INFORMATION SUPPLIED:
═══
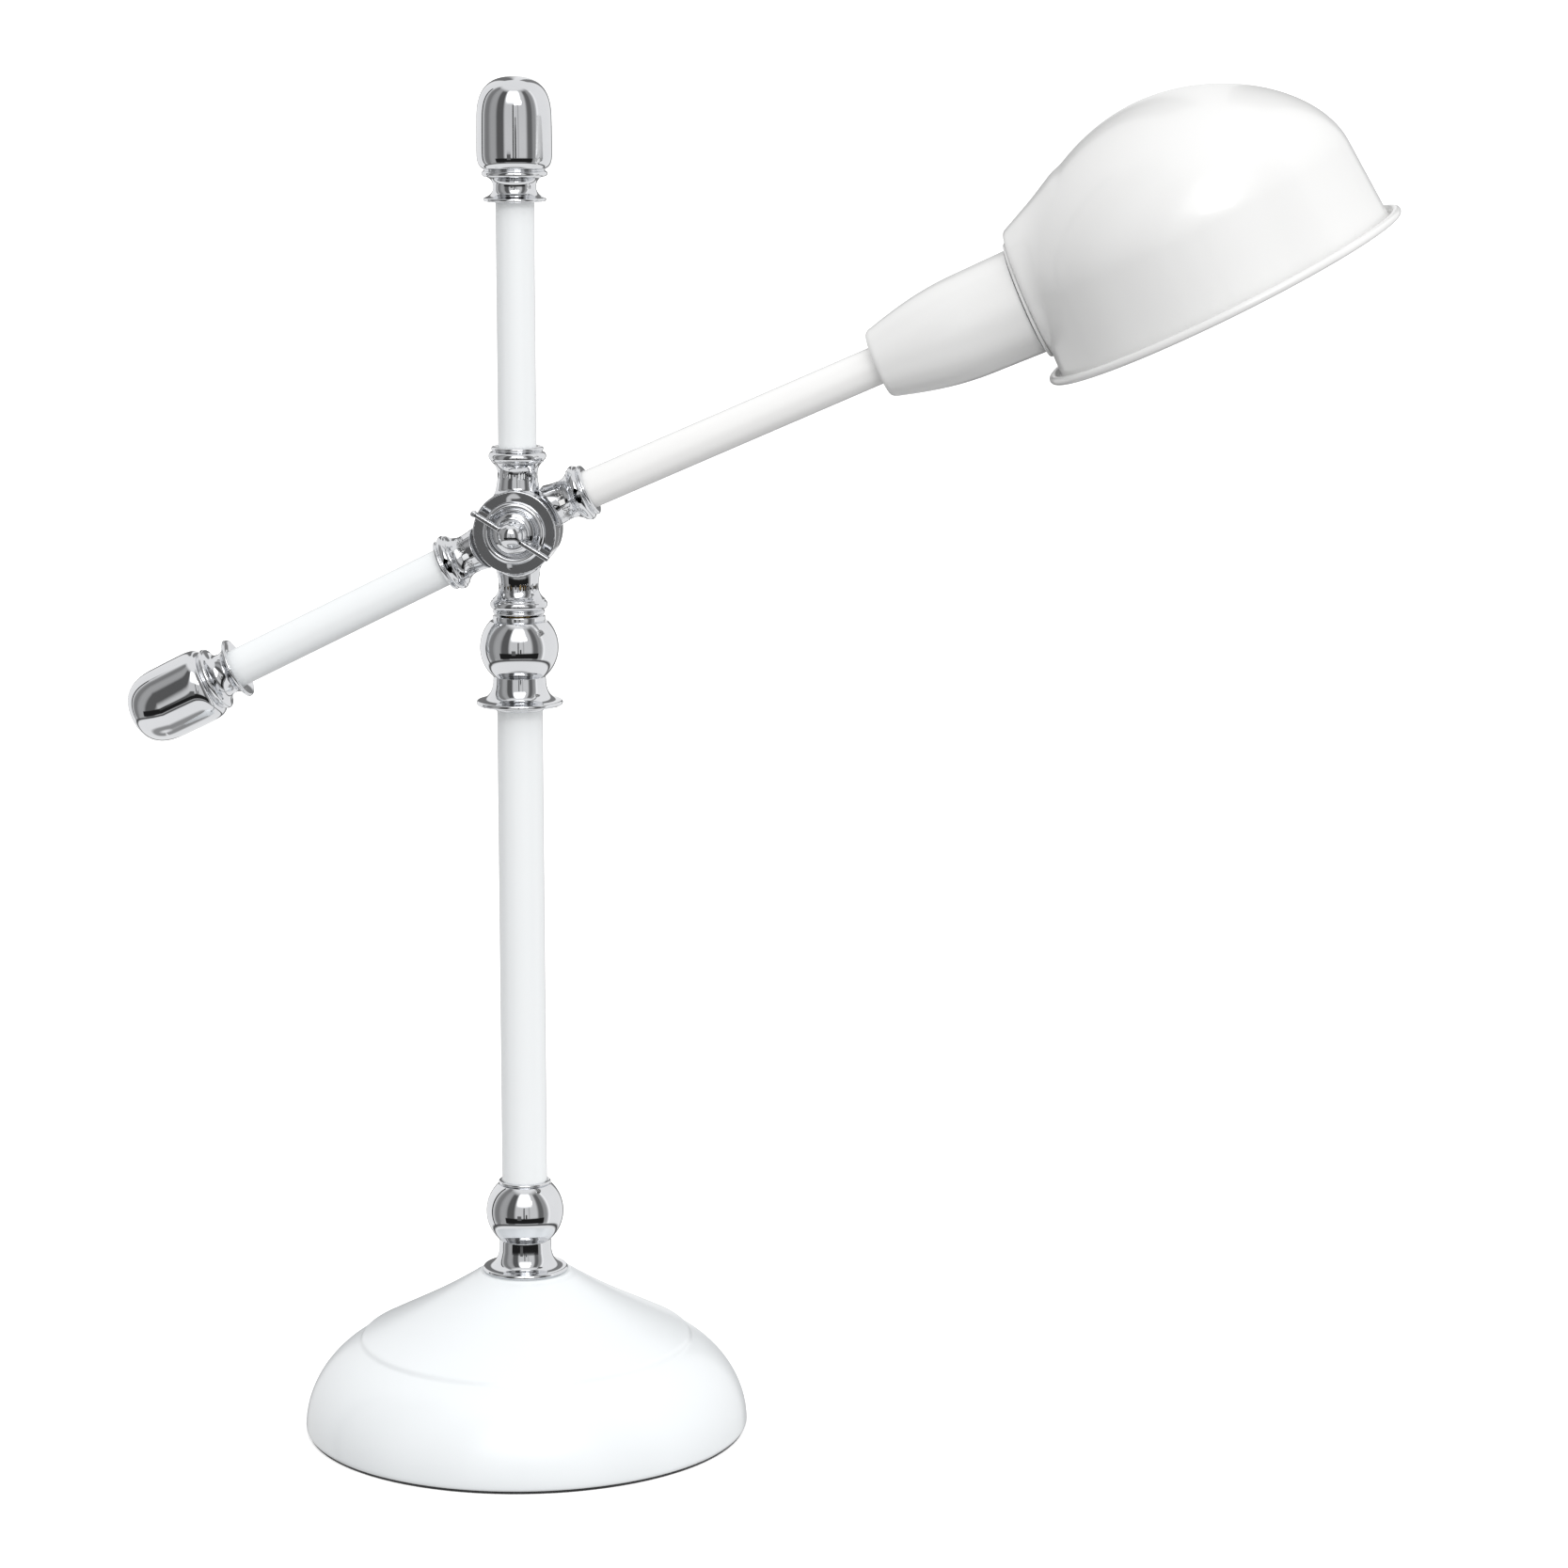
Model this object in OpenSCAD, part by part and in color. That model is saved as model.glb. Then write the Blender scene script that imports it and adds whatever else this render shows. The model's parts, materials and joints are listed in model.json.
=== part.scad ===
// Architect desk lamp: a weighted spun base, a stem with ball fittings and a
// cross pivot, and a tilting arm that carries a helmet shade.
// The origin is the centre of the underside. +Z is up, the arm lies in the
// XZ plane with the shade towards +X, and the wing nut faces -Y.

/* [Base] */
// Largest radius of the spun base
base_r = 85.8; // [75:0.1:95]
// Height of the base shell, up to the bottom fitting
base_h = 62.5; // [55:0.5:70]
// Wall of the spun base shell
base_wall = 1.3; // [0.8:0.1:2]
// Thickness of the felt pad under the base
pad_t = 1.2; // [0.8:0.1:3]
// Radius of the cast weight inside the base
weight_r = 70; // [60:1:74]
// Top of the cast weight
weight_top = 24; // [18:0.5:26]
// Height of the lead inlet in the back of the base
inlet_z = 8; // [7:0.5:10]
// Radius of the lead inlet's bore
inlet_r = 3.2; // [2.5:0.1:4]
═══
WHAT IS BEING ASKED: Return exactly the lines from the beginning of the data above through the one containing "nut faces -Y.", please. Include both end lines and add nothing else.

COMPLETE RESPONSE:
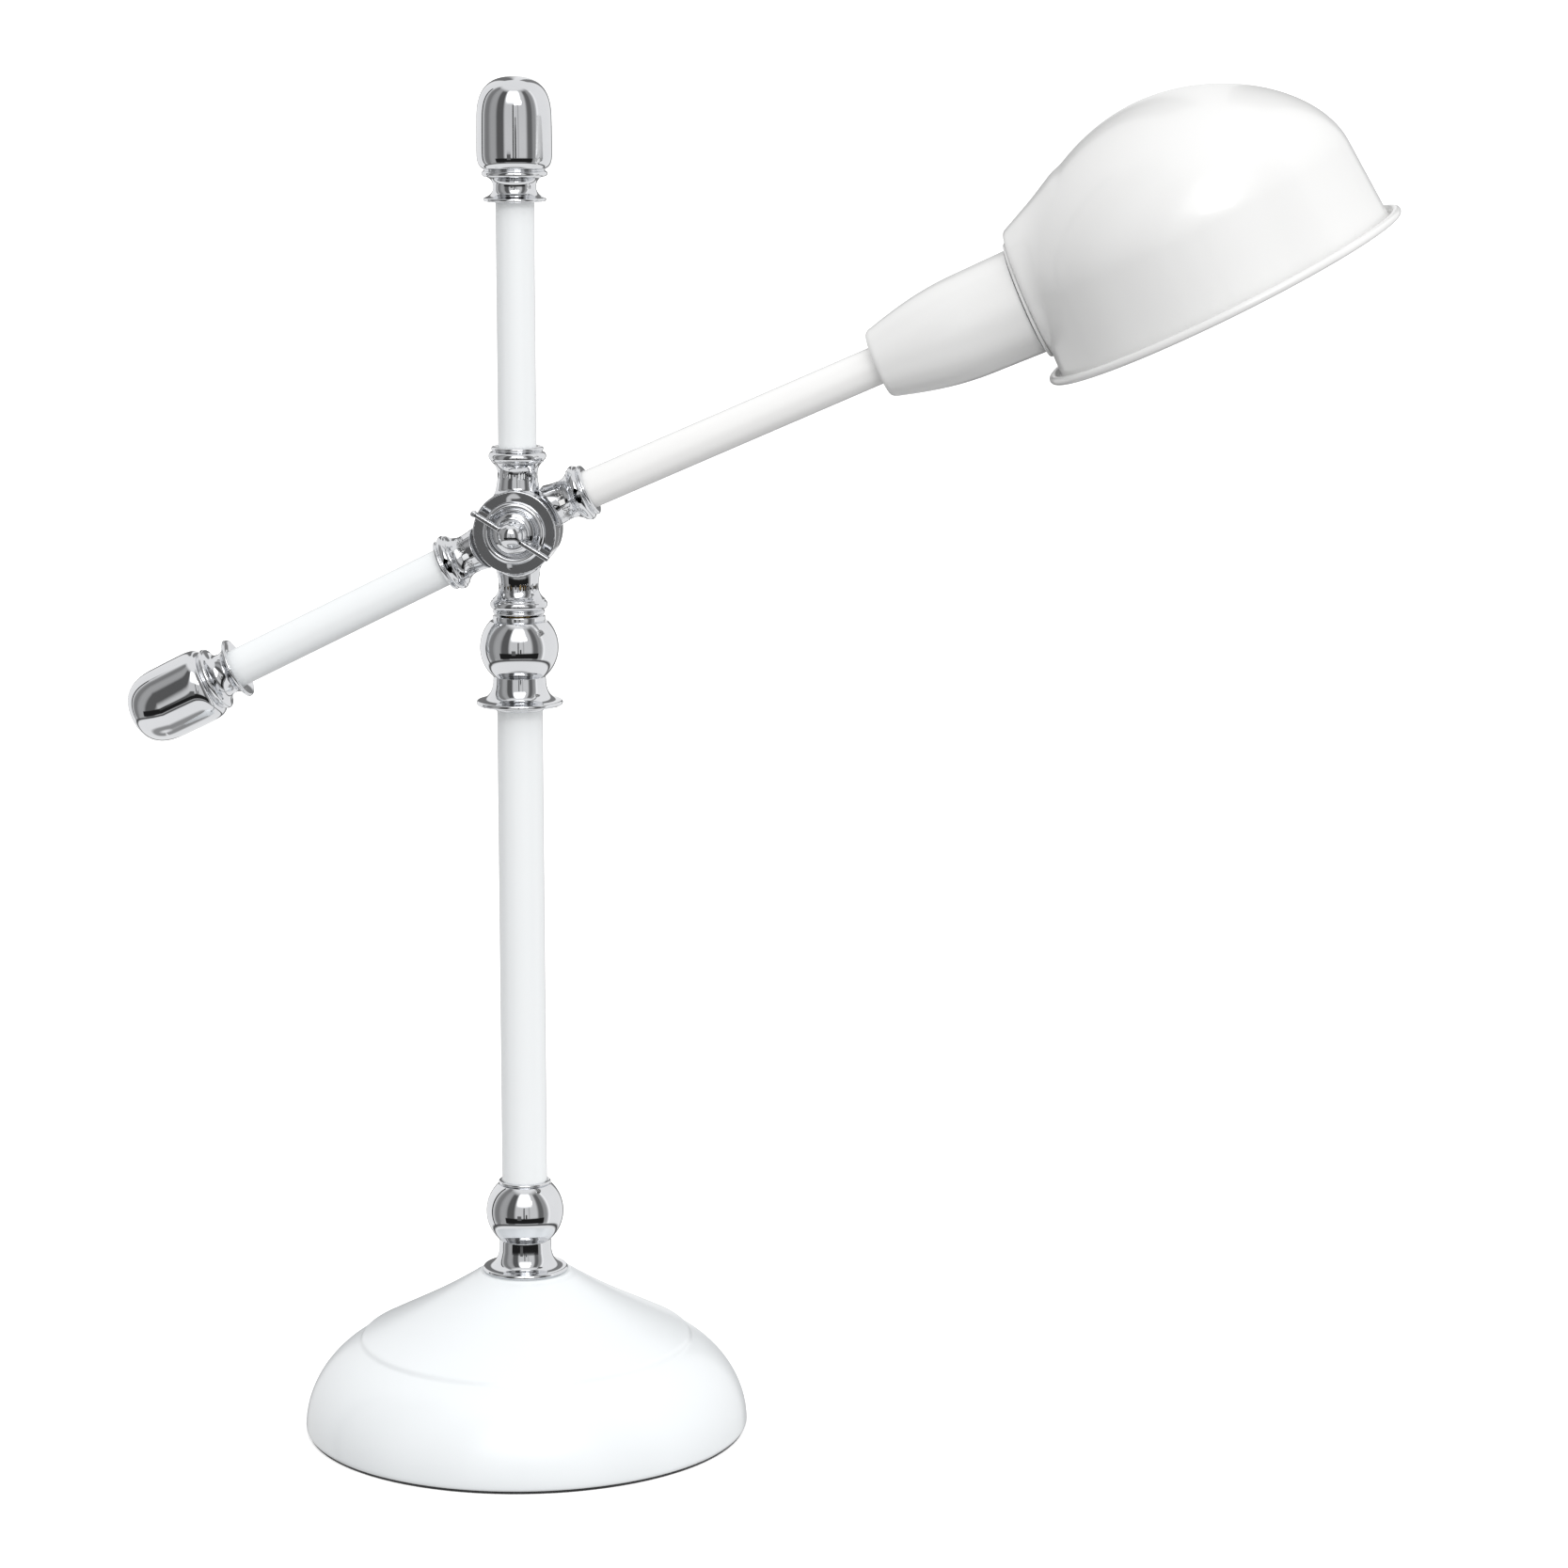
Model this object in OpenSCAD, part by part and in color. That model is saved as model.glb. Then write the Blender scene script that imports it and adds whatever else this render shows. The model's parts, materials and joints are listed in model.json.
=== part.scad ===
// Architect desk lamp: a weighted spun base, a stem with ball fittings and a
// cross pivot, and a tilting arm that carries a helmet shade.
// The origin is the centre of the underside. +Z is up, the arm lies in the
// XZ plane with the shade towards +X, and the wing nut faces -Y.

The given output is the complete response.